Finance Webinar(2020-18)
Topic: Tapping into Talent: Coupling Education and Innovation Policies for Economic Growth
Speaker: Ufuk Akcigit, University of Chicago
Time: Wednesday, 28 October,16:30-18:00 Beijing Time
Location: Microsoft Teams Online conference room
Abstract:
How do innovation and education policy affect individual career choice and aggregate productivity? This paper analyzes the various layers that connect R&D subsidies and higher education policy to productivity growth. We put the development of scarce talent and career choice at the center of a new endogenous growth framework with individual-level heterogeneity in talent, frictions, and preferences.

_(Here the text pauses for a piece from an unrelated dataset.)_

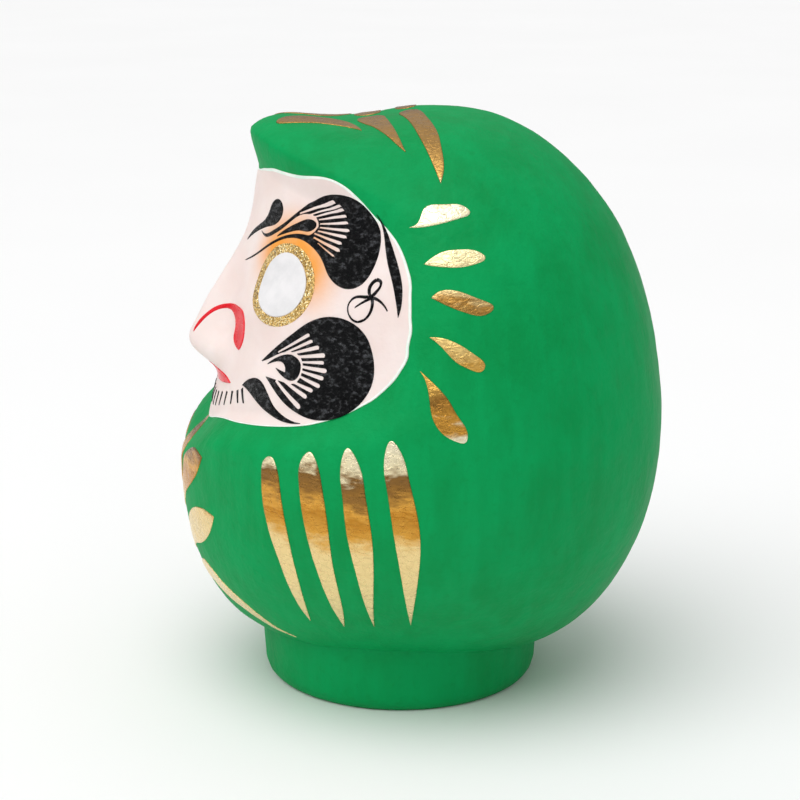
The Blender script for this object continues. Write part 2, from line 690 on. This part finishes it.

We link the model to micro-level data from Denmark and uncover a host of facts about the links between talent, higher education, and innovation. We use these facts to calibrate the model and study counterfactual policy exercises. We find that R&D subsidies, while less effective than standard models, can be strengthened when combined with higher education policy that alleviates financial frictions for talented youth. Education and innovation policies not only alleviate different frictions, but also impact innovation at different time horizons. Education policy is also more effective in societies with high income inequality.
Introduction:

Ufuk Akcigit is Arnold C. Harberger Professor of Economics at theUniversity of Chicago. As a macroeconomist, his research centers on economic growth, productivity, firm dynamics and economics of innovation. Akcigit was an Assistant Professor at the University of Pennsylvania from 2009 to 2015, and at the University of Chicago from 2015 to 2018. From 2018 to 2019, he was an Associate Professor at the University of Chicago. In addition, he serves as a Faculty Research Fellow in the National Bureau of Economic Research, a Research Affiliate in the Center for Economic Policy Research, a Distinguished Research Fellow at Koc University, and a Senior Research Fellow at the Brookings Institute and Rimini Center for Economic Analysis.
Akcigit received his BSc in economics from Koc University in Istanbul. He then went on to earn his PhD from the Massachusetts Institute of Technology in 2009.